Victor Matekole Fri 24 Aug 2018 7:10AM
When I have chance to look at Datadog I will check to see what maybe the root cause. When I look at mem. consumption there is only 200mb free, I wonder if we are hitting some memory limits, which is common with Rails apps as they tend to be resource heavy and leak memory especially from poorly written 3rd-party packages.
Nick S Fri 24 Aug 2018 7:42AM
I was trying to get the memory/CPU load overlayed with docker events, to see if they correlate. I think I managed it and concluded that the memory grows and then gets resets when there's an event, but this is across the whole system, and yet doesn't imply that memory causes the events rather than vice versa.

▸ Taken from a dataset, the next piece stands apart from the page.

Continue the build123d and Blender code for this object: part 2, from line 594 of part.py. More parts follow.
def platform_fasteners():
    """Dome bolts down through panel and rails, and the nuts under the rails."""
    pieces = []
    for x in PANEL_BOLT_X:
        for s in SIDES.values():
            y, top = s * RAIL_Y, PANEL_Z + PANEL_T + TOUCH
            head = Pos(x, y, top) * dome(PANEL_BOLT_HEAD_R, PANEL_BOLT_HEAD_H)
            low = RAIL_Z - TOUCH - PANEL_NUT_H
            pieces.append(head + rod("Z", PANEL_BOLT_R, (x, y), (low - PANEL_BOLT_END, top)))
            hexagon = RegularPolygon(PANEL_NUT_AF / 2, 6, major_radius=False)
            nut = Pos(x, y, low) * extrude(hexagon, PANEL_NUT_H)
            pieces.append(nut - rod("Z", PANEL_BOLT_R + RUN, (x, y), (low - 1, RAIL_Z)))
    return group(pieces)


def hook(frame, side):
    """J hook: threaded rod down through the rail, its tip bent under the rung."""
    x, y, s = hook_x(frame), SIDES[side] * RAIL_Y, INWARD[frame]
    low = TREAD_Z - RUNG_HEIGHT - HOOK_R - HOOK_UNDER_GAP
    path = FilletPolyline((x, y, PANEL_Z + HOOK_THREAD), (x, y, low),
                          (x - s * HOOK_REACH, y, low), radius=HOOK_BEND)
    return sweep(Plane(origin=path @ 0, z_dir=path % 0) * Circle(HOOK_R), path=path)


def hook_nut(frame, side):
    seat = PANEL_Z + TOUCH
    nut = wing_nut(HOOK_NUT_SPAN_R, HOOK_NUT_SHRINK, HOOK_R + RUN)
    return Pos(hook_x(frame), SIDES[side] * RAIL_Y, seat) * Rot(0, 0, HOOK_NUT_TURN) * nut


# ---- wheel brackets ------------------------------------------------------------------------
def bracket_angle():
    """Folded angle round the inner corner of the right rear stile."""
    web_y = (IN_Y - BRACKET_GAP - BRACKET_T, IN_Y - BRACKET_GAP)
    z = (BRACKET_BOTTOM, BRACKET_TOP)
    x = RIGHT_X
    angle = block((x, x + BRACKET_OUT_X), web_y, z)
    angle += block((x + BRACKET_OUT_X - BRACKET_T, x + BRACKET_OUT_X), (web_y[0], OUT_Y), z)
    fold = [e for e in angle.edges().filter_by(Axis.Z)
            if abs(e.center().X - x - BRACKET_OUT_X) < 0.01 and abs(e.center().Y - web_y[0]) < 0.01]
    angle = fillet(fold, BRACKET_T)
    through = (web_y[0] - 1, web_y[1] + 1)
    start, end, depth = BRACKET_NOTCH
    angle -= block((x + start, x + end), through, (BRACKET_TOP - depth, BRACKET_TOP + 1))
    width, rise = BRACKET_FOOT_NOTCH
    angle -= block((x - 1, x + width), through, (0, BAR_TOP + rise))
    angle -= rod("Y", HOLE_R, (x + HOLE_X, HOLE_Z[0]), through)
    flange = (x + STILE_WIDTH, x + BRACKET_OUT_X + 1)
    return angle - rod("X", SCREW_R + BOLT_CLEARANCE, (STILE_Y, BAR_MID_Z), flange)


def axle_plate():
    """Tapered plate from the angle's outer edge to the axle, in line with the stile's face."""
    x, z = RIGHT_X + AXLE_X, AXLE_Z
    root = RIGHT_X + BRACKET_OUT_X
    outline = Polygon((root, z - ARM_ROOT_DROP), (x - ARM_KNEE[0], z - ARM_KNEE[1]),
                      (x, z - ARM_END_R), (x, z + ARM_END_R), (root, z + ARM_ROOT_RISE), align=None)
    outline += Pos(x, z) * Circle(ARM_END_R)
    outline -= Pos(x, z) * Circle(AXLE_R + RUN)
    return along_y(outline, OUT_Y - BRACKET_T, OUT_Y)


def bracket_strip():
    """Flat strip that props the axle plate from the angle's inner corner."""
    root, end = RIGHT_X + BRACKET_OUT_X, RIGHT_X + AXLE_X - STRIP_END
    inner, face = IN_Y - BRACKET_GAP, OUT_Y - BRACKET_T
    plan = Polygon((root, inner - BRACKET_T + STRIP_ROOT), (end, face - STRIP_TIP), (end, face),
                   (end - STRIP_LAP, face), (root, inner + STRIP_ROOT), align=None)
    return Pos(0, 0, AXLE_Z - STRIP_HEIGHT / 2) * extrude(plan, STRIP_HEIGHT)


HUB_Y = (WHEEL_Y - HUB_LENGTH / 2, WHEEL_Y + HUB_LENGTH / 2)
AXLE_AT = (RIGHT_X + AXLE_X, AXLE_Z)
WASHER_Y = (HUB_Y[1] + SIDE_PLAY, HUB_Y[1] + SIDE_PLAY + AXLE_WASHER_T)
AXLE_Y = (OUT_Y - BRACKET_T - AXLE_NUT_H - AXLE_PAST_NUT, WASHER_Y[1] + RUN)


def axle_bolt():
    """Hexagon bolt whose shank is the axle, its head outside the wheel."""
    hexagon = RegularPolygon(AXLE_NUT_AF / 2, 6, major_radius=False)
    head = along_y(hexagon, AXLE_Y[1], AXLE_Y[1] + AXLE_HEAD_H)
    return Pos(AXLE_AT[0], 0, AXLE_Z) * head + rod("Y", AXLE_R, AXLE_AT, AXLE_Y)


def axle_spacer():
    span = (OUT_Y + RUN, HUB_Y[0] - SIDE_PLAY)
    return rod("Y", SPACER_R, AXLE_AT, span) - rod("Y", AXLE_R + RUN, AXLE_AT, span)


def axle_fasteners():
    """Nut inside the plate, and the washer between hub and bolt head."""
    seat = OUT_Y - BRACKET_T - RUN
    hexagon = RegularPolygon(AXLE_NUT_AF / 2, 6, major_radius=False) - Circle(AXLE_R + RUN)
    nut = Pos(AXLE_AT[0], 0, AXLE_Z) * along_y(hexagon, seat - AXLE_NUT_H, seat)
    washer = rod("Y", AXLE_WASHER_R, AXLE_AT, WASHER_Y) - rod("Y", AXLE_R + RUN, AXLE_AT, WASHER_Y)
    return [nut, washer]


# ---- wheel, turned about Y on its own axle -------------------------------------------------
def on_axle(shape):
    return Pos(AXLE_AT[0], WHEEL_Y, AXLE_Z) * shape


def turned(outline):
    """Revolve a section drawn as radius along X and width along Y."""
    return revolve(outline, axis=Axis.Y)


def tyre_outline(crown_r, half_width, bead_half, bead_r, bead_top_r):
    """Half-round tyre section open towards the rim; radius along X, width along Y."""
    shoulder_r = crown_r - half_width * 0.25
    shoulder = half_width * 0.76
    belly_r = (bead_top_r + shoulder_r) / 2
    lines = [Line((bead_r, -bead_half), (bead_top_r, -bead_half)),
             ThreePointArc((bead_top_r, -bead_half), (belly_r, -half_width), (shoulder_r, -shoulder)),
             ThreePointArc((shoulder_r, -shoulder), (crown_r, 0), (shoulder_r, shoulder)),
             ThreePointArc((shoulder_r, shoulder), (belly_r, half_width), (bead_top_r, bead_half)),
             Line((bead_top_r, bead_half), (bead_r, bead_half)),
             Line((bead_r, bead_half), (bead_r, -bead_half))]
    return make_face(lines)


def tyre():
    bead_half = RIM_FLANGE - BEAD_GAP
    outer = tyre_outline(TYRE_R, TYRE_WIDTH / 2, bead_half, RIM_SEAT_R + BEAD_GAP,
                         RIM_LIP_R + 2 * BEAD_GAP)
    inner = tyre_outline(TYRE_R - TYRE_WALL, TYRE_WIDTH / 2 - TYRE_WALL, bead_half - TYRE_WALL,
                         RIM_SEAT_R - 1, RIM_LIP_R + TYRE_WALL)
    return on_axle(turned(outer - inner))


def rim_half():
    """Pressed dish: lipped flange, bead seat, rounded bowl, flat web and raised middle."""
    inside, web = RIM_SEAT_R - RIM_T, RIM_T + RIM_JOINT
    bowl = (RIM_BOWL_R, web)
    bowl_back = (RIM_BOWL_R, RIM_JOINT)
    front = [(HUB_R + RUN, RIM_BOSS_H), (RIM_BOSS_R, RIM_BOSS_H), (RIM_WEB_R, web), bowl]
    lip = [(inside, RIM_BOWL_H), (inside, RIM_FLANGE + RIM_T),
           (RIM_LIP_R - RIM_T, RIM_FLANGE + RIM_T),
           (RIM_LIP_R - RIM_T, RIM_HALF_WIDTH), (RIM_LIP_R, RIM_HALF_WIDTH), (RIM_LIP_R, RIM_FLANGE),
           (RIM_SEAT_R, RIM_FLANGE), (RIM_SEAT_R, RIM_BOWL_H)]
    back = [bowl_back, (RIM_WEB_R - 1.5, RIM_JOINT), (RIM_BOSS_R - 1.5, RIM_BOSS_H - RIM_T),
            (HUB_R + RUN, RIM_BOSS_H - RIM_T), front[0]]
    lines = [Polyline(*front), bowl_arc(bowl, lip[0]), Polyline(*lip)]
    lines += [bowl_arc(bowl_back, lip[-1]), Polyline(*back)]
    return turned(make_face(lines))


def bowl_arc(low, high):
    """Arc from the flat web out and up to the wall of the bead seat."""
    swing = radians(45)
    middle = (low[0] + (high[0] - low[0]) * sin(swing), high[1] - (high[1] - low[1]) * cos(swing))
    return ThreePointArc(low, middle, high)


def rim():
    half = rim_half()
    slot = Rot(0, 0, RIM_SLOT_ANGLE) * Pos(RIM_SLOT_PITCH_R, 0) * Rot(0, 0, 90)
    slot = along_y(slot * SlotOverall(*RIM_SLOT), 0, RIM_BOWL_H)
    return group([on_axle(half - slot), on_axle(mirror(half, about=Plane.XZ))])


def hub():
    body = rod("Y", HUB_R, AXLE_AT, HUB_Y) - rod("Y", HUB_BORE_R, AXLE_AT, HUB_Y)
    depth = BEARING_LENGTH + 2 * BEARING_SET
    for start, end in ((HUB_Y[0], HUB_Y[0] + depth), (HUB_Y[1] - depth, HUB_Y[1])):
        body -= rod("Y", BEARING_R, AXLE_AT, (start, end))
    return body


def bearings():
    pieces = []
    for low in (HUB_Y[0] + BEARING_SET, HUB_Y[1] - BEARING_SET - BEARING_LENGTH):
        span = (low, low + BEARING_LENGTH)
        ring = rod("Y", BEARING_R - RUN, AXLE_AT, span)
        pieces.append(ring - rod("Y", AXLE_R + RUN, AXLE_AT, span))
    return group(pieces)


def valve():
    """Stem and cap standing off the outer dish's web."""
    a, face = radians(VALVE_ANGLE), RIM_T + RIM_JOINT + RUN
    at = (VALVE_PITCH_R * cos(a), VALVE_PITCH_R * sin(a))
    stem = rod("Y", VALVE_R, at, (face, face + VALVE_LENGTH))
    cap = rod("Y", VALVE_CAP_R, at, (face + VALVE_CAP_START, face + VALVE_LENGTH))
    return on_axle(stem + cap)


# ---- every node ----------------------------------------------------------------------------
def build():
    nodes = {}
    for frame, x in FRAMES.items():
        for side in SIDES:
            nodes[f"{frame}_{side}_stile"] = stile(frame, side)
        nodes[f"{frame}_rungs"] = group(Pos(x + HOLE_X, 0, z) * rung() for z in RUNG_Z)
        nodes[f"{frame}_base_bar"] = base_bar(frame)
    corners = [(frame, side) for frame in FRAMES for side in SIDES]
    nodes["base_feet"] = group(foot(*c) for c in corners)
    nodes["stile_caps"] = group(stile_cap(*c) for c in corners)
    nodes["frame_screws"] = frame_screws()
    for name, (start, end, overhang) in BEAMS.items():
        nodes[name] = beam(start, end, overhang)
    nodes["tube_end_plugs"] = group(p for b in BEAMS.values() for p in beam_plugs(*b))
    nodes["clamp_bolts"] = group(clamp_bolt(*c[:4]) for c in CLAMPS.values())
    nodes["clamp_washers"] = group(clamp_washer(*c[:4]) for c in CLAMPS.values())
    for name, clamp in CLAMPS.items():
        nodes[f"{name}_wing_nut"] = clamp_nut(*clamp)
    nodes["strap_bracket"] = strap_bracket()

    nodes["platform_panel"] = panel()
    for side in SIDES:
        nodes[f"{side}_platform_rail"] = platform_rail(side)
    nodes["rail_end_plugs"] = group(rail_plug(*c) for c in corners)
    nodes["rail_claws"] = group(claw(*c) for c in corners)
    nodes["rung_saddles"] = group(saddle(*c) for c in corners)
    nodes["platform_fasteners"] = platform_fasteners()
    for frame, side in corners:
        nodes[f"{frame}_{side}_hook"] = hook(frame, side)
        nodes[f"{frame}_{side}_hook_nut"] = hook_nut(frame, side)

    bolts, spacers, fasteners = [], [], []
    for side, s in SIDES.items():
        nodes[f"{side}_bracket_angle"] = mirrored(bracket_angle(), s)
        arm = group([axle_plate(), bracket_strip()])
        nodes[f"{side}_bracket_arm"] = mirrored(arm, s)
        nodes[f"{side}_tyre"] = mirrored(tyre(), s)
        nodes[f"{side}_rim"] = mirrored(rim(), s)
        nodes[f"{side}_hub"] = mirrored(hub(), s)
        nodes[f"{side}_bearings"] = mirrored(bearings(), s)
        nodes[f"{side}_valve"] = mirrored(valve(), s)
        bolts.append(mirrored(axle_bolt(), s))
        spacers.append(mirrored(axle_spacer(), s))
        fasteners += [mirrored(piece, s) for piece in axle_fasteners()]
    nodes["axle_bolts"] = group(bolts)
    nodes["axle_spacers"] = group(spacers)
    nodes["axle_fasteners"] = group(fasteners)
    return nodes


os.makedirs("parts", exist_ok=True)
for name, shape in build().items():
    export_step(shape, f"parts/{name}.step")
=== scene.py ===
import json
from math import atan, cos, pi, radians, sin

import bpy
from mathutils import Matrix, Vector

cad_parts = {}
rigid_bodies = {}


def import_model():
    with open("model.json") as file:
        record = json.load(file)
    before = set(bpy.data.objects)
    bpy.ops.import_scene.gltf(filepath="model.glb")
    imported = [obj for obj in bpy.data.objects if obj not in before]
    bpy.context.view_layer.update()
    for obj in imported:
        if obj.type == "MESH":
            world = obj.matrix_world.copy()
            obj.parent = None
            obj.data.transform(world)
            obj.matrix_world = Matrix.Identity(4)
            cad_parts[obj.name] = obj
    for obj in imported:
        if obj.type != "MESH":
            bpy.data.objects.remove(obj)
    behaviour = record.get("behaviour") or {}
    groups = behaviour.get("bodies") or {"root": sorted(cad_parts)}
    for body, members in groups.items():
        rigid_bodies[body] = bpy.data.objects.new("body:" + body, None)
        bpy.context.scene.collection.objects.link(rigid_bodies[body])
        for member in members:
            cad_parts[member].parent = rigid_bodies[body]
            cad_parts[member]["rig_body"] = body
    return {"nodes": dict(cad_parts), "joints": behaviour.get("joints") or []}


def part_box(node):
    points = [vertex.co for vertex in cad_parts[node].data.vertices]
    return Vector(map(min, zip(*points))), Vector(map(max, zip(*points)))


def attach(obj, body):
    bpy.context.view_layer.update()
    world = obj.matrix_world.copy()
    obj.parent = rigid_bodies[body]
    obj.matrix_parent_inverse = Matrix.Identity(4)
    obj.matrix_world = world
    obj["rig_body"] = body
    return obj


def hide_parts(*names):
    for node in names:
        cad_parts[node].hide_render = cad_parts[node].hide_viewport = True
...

Chris Croome (Webarchitects Co-operative) Tue 21 Aug 2018 9:50AM
Hi, one option you could consider for hosting is buying your own hardware, if you can raise the capital, you could get a 1U server with a lot of RAM and SSDs and HDDs which could run everything (assuming you run a hypervisor on it and multiple virtual servers) and have space for development servers and backups (though you would probably also want backups elsewhere) and then colocate it with a hosting co-operative. Most new servers come with a three warranty — it would make sense to budget for renewing it after 3 years, however at that point the old machine could be used as a backup as, in my experience, servers can generally be run for about ten years.
Victor Matekole Fri 24 Aug 2018 7:02AM
I like the idea of owning bare metal! Some cost-benefit analysis would have to be performed but I suspect it would be cheaper in the long-run as the network grows in numbers.
Antoine-Frédéric Raquin · Tue 21 Aug 2018 10:32AM
I was suggesting XMPP because :
1) I was not aware of the Matrix chat ;
2) there's no reason to discuss about snapcraft in a Matrix chatroom, as it would mainly flood the chatrooms already here, IMO. I prefer to have 5 private conversations on 5 different sync channels (that anyone is free to join) than to have 5 conversations in the same Matrix chatroom, for purposes of clarity ;
3) I'm not sure that Riot runs on my computer.